* RECORDS SHOWN:
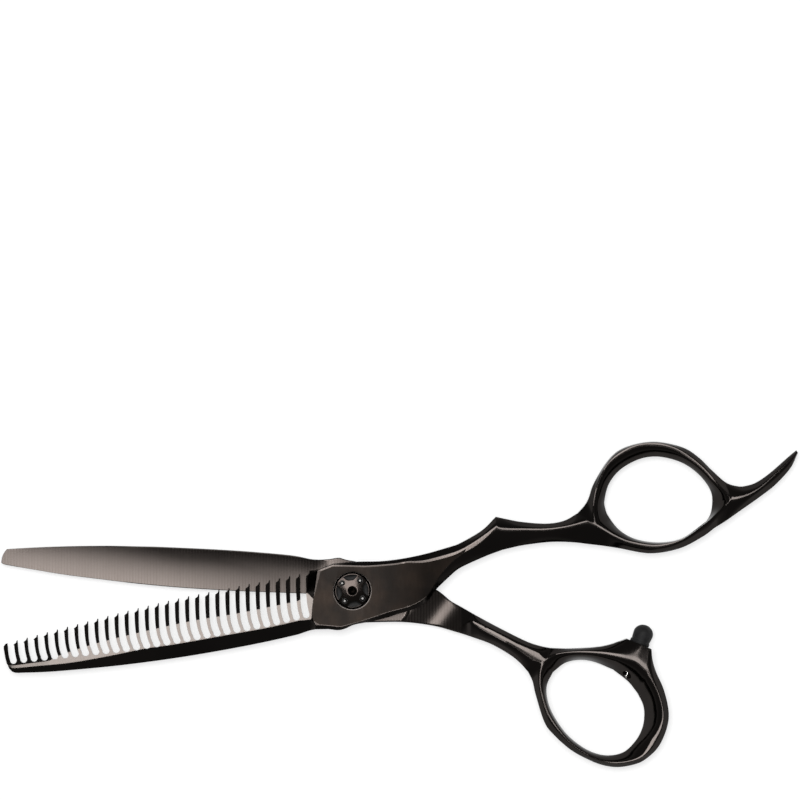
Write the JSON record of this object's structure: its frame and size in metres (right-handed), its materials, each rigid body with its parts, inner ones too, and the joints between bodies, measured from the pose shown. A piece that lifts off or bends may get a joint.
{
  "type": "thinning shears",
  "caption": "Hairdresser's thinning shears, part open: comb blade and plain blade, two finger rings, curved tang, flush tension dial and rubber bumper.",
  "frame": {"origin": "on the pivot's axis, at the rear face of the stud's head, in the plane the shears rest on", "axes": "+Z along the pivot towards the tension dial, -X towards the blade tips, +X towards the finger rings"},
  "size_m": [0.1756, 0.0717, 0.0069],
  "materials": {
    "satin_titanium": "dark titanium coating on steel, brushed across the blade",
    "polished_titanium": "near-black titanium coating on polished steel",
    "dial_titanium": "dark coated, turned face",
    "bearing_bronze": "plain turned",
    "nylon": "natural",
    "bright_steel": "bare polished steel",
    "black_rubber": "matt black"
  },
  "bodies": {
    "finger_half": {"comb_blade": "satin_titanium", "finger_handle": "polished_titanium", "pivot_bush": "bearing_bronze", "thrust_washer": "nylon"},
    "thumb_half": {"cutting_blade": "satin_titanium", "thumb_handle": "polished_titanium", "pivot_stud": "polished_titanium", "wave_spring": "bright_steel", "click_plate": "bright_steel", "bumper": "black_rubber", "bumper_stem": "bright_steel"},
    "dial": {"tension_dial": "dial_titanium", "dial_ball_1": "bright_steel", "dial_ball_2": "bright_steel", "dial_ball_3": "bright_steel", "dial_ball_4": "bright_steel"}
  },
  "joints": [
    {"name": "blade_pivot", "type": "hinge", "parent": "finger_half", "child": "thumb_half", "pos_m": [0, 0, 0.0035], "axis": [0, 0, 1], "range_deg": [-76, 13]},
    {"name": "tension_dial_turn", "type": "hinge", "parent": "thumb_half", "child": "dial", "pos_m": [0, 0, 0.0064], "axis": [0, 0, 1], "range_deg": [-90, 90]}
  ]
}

...

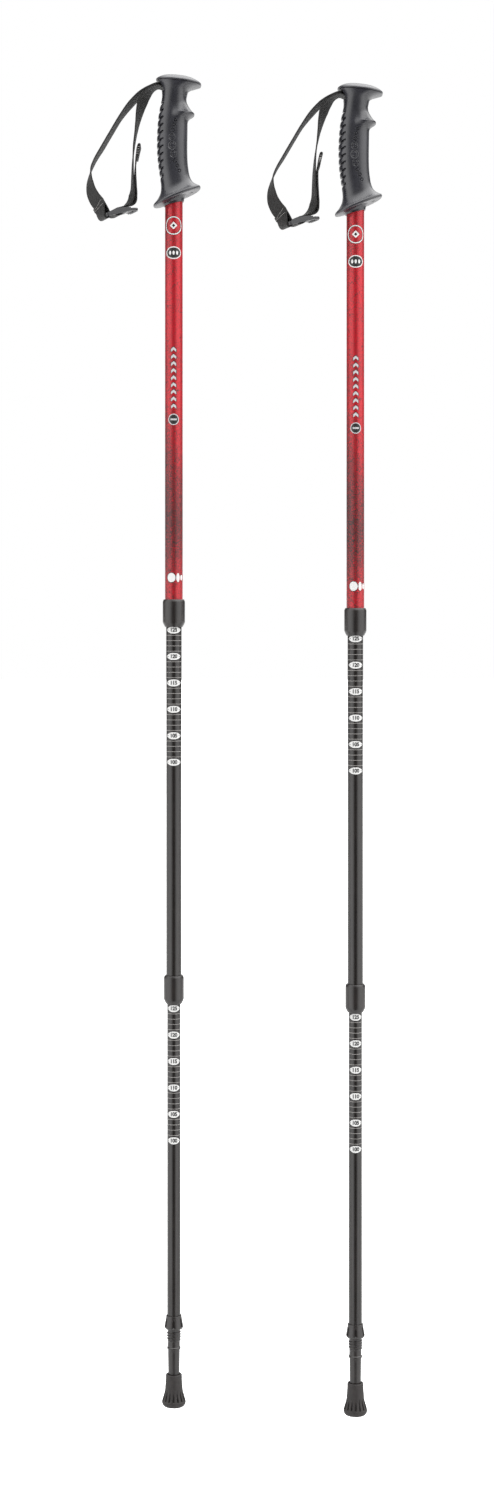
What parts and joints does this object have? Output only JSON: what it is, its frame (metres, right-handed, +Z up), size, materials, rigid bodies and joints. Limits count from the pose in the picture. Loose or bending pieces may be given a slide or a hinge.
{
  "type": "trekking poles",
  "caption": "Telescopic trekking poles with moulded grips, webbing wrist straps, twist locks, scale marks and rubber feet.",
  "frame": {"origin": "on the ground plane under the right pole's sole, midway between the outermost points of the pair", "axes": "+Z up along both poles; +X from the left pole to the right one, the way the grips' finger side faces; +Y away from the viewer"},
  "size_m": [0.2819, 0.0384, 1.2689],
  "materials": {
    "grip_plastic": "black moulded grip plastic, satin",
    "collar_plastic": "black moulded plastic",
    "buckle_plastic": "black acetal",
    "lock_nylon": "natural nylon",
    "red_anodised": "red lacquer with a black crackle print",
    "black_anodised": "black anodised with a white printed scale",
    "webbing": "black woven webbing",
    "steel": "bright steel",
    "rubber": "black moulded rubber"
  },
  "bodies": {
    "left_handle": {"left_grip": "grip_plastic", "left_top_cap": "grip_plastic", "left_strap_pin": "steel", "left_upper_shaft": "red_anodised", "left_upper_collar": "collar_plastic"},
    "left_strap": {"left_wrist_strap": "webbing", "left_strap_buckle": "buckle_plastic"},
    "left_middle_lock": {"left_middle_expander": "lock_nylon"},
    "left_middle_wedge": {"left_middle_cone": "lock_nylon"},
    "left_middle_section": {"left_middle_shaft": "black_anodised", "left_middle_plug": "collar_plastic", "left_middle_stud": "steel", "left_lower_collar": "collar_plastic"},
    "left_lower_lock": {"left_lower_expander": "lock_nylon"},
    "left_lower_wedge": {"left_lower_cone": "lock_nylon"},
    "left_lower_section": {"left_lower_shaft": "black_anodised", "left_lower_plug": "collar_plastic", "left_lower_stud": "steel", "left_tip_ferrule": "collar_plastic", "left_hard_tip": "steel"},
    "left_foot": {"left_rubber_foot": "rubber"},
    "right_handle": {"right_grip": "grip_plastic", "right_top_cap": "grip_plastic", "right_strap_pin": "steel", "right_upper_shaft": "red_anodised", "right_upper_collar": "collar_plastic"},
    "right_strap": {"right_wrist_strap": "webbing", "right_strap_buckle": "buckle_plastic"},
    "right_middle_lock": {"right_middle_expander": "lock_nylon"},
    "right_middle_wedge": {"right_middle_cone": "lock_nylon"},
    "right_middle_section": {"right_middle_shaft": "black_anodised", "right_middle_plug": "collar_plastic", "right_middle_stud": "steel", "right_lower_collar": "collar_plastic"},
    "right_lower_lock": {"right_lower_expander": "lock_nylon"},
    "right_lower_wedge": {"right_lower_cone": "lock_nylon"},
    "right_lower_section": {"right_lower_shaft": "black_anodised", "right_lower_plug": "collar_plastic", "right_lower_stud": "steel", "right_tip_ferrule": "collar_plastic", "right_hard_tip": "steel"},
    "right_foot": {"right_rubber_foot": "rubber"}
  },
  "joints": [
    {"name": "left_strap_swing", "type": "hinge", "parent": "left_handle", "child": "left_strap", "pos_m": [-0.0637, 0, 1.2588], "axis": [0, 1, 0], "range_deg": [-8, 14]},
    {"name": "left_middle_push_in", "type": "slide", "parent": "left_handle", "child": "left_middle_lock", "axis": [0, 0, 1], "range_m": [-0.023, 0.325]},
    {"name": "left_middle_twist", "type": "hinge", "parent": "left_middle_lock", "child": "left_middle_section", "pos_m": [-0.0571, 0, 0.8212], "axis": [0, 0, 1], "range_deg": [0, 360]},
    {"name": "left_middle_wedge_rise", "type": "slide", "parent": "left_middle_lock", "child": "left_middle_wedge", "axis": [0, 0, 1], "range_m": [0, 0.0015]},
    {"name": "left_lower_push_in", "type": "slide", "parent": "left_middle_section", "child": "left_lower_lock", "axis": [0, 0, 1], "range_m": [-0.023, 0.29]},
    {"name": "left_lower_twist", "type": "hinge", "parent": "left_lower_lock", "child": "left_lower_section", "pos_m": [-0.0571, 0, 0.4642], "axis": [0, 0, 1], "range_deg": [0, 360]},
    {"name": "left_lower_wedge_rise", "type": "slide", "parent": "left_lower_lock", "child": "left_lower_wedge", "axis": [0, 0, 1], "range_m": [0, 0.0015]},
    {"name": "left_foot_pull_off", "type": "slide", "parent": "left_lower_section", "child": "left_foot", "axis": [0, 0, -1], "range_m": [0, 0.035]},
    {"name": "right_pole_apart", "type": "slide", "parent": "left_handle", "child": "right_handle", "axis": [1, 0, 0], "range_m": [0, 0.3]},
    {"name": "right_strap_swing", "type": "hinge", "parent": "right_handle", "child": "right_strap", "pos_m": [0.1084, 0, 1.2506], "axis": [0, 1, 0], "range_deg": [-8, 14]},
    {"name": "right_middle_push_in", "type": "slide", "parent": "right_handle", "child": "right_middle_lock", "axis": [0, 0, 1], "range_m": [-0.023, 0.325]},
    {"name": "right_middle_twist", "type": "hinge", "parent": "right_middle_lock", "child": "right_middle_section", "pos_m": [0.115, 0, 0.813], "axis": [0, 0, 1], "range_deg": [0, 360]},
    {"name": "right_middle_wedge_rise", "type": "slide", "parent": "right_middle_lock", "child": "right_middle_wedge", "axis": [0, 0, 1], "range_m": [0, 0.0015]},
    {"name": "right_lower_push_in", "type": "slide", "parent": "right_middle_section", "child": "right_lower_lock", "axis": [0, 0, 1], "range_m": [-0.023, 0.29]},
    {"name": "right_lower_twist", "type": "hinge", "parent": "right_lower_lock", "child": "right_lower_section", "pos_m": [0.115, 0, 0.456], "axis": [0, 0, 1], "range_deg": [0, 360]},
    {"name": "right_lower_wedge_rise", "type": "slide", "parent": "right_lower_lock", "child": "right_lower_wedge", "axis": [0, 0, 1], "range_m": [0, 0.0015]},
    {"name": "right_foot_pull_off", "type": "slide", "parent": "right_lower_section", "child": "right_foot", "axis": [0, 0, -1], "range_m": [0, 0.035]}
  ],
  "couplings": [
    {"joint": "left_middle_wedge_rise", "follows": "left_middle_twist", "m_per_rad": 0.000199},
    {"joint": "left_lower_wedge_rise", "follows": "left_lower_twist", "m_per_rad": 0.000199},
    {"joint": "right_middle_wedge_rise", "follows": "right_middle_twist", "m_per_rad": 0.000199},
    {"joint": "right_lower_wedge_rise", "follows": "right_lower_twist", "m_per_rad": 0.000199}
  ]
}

* TO BE DONE: Where a line holds the string "with", copy that line.

* SOLVED PROBLEM:
Write the JSON record of this object's structure: its frame and size in metres (right-handed), its materials, each rigid body with its parts, inner ones too, and the joints between bodies, measured from the pose shown. A piece that lifts off or bends may get a joint.
  "caption": "Telescopic trekking poles with moulded grips, webbing wrist straps, twist locks, scale marks and rubber feet.",
    "red_anodised": "red lacquer with a black crackle print",
    "black_anodised": "black anodised with a white printed scale",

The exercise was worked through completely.